PROBLEM TO SOLVE>
In the material below, identify each line bearing the word "materials". Reproduce those lines.

DATA SUPPLIED>
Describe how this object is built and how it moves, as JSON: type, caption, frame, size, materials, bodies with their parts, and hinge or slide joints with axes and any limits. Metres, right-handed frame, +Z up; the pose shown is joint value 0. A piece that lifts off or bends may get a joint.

...

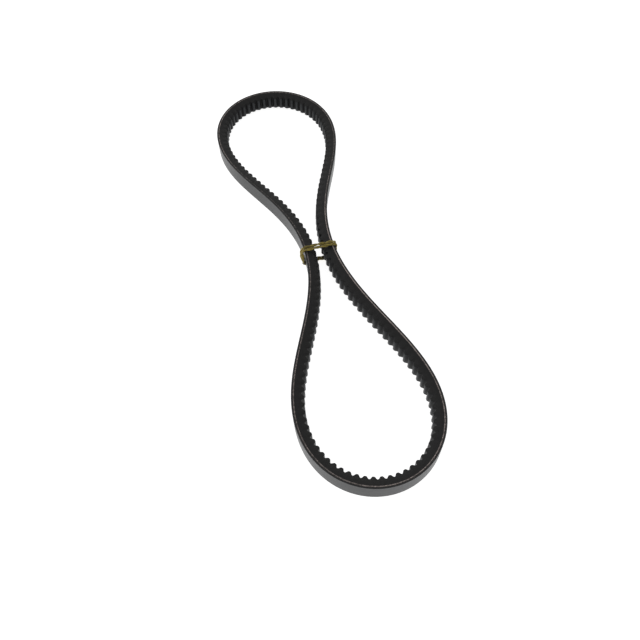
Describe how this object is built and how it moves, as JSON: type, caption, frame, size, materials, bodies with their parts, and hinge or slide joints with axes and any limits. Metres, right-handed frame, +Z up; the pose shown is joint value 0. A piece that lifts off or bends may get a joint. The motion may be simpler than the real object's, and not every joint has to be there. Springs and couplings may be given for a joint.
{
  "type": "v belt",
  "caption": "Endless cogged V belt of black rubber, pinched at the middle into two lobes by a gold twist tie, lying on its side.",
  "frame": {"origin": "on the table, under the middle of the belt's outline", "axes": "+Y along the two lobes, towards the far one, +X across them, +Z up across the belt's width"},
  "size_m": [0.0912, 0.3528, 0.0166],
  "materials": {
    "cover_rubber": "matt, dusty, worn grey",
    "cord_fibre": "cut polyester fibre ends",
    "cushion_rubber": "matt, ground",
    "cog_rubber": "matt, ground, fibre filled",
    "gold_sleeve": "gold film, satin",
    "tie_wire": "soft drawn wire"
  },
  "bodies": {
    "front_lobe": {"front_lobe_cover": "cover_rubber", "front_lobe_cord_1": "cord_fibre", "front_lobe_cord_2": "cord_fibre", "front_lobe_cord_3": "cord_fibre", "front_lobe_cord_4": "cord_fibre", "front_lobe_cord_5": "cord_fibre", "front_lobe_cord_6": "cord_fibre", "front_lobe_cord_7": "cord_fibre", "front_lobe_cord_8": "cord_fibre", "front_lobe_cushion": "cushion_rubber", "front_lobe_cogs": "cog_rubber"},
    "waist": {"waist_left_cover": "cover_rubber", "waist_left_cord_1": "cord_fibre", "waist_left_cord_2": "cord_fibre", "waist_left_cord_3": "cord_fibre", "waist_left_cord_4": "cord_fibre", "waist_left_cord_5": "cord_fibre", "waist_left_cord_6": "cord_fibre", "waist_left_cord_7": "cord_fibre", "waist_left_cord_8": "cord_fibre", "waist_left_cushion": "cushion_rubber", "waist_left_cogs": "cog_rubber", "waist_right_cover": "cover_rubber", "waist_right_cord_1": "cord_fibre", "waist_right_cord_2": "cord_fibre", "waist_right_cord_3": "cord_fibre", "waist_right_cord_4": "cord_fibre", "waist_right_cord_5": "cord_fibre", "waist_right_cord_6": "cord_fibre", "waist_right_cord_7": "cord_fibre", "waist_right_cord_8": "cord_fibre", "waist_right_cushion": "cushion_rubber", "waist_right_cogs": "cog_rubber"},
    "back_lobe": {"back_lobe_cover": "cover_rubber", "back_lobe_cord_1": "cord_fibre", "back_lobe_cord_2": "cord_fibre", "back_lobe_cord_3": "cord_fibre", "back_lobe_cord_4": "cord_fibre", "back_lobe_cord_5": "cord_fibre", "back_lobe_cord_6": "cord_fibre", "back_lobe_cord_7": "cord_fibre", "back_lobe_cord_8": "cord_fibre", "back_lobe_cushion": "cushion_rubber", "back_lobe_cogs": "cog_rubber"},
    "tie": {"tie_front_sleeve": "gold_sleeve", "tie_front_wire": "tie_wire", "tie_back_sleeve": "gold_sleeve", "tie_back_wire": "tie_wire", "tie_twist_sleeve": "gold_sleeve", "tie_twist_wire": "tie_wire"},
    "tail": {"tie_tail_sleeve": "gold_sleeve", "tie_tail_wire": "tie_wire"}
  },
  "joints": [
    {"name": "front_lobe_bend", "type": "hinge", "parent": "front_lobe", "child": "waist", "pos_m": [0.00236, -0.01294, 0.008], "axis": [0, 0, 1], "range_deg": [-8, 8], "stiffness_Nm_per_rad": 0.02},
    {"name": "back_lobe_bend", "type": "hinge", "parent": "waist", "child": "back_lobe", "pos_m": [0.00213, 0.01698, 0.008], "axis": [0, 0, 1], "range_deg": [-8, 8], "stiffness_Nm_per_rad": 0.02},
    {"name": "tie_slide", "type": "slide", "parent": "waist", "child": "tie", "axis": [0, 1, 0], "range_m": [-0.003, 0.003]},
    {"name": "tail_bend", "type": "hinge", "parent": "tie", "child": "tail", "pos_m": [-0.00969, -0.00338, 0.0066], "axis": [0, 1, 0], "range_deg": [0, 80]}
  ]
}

...

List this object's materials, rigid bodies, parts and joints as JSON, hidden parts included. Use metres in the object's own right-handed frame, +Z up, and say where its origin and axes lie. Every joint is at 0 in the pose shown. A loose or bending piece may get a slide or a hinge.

COMPLETED TASK>
Describe how this object is built and how it moves, as JSON: type, caption, frame, size, materials, bodies with their parts, and hinge or slide joints with axes and any limits. Metres, right-handed frame, +Z up; the pose shown is joint value 0. A piece that lifts off or bends may get a joint.
Describe how this object is built and how it moves, as JSON: type, caption, frame, size, materials, bodies with their parts, and hinge or slide joints with axes and any limits. Metres, right-handed frame, +Z up; the pose shown is joint value 0. A piece that lifts off or bends may get a joint. The motion may be simpler than the real object's, and not every joint has to be there. Springs and couplings may be given for a joint.
  "materials": {
List this object's materials, rigid bodies, parts and joints as JSON, hidden parts included. Use metres in the object's own right-handed frame, +Z up, and say where its origin and axes lie. Every joint is at 0 in the pose shown. A loose or bending piece may get a slide or a hinge.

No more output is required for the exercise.